Do these values target the population mean and population standard deviation of laptop prices?

In [None]:
np.mean(sample_means)

In [None]:
np.std(sample_means)

## Mean and Standard Error

What happens if we have a much larger population and take a much larger sample size, say of 100?

In [36]:
larger_population = [rd.randint(500, 2500) for _ in range(50_000)]  # generate 50,000 random integers between 500 and 2500

In [None]:
np.mean(larger_population)

In [None]:
np.std(larger_population)

In [41]:
num_samples = 10_000
sample_means = []

for i in range(num_samples):  # create 10,000 samples
    sample_means.append(
        np.mean(rd.choices(larger_population, k = 100))  # sample 100 values (w/ replacement) from larger_population and take the mean
    )

In [None]:
np.mean(sample_means)

In [None]:
np.std(sample_means, ddof=1)  # is there much difference if we use ddof = 1 (sample standard deviation) instead?

* Does the mean of the sample means target the population mean?

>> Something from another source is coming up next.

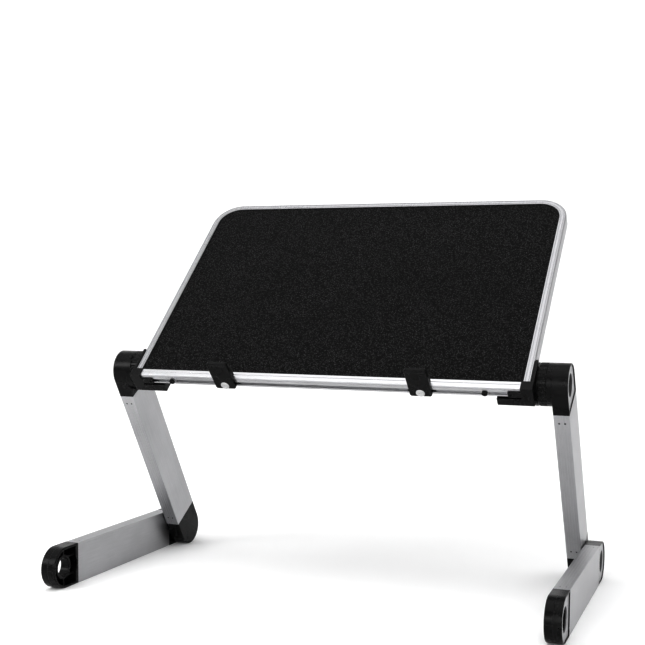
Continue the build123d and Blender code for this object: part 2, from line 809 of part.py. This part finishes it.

* Does the sample standard deviations of the sample means target the population standard deviation?

$$
\mu_{\overline{x}} \longmapsto \mu \qquad \frac{\sigma_{\overline{x}}}{\sqrt{n}} \longmapsto \sigma
$$

*Note:* The expression $\frac{\sigma_{\overline{x}}}{\sqrt{n}}$ is called the ***standard error***.

### Example 4.

IQ scores are normally distributed with a mean of 100 and a standard deviation of 15. A sample of 200 participants had their IQ measured.

What are the approximate mean and standard error of the sample?

## The Central Limit Theorem

Various populations can have different distributions. For instance, some may be uniform, other may be normal, and others still could be something else.

However, the ***Central Limit Theorem*** states that 

<p style="text-align: center;">
As the sample size increases
<ul>
    <li>The distribution of sample means becomes normal with</li>
    <li>A mean of $\mu$ and</li>
    <li>A standard deviation $\frac{\sigma}{\sqrt{n}}$, called the <strong>standard error</strong></li>
</ul>
</p>

In [None]:
"""
Demonstrates the Central Limit Theorem on randomly generated uniform, 
normal, and geometric probability distributions.
"""

# Uniform distribution of population
data_unif = [rd.uniform(0,1000) for _ in range(50_000)]  # generate a population of 50,000 random uniform values between 0 and 1,000

# Normal distribution of population
data_norm = [rd.gauss(100,15) for _ in range(50_000)]  # generate a population of 50,000 random normal values with mean 100 and s.d. 15

# Geometric distribution of population
data_geom = [np.random.geometric(0.75) for _ in range(50_000)]  # generate a population of 50,000 random geometric values with mean of 5

sample_means_unif = []
sample_size = 50
for _ in range(10_000):  # do the following 10,000 times
    sample_unif = rd.choices(data_unif,k=sample_size)  # take a sample of 50 values from the population
    sample_means_unif.append(np.mean(sample_unif))  # add the mean of the sample to the sample_means list

sample_means_norm = []
sample_size = 50
for _ in range(10_000):  # do the following 10,000 times
    sample_norm = rd.choices(data_norm,k=sample_size)  # take a sample of 50 values from the population
    sample_means_norm.append(np.mean(sample_norm))  # add the mean of the sample to the sample_means list

sample_means_geom = []
sample_size = 50
for _ in range(10_000):  # do the following 10,000 times
    sample_geom = rd.choices(data_geom,k=sample_size)  # take a sample of 50 values from the population
    sample_means_geom.append(np.mean(sample_geom))  # add the mean of the sample to the sample_means list

pop_mean_unif = np.mean(data_unif)
mean_sample_means_unif = np.mean(sample_means_unif)

fig,ax = plt.subplots(1,3, figsize = (12,4))
ax[0].hist(data_unif, bins=20, density = True, alpha = 0.5, ec ='b', label='population')
ax[0].hist(sample_means_unif, bins=20, density = True, alpha = 0.6, label='sample mean')
ax[0].set_title('Uniform Population')
ax[0].legend(loc='upper right')
# plt.figtext(-0.25, -0.25, txt_unif_mean, wrap=True, horizontalalignment='center', fontsize=12)
ax[1].hist(data_norm, bins=20, density = True, alpha = 0.5, ec='b', label='population')
ax[1].hist(sample_means_norm, bins=20, density = True, alpha = 0.6, label='sample means')
ax[1].set_title('Normal Population')
ax[1].legend(loc='upper right')
ax[2].hist(data_geom, bins=20, density = True, alpha = 0.5, ec='b', label='population')
ax[2].hist(sample_means_geom, bins=20, density = True, alpha = 0.6, label='sample means')
ax[2].set_title('Geometric Population')
ax[2].legend(loc='upper right')
plt.show()

### Example 5. 

Referring back to IQ scores with a mean of 100 and a standard deviation of 15.

(a) What is the probability that an individual has an IQ gretaer than 102?

(b) What is the probability that in a sample of 50 people, the mean IQ is greater than 102?

(c) What is the probability that in a sample of 1000 people, the mean IQ is greater than 102?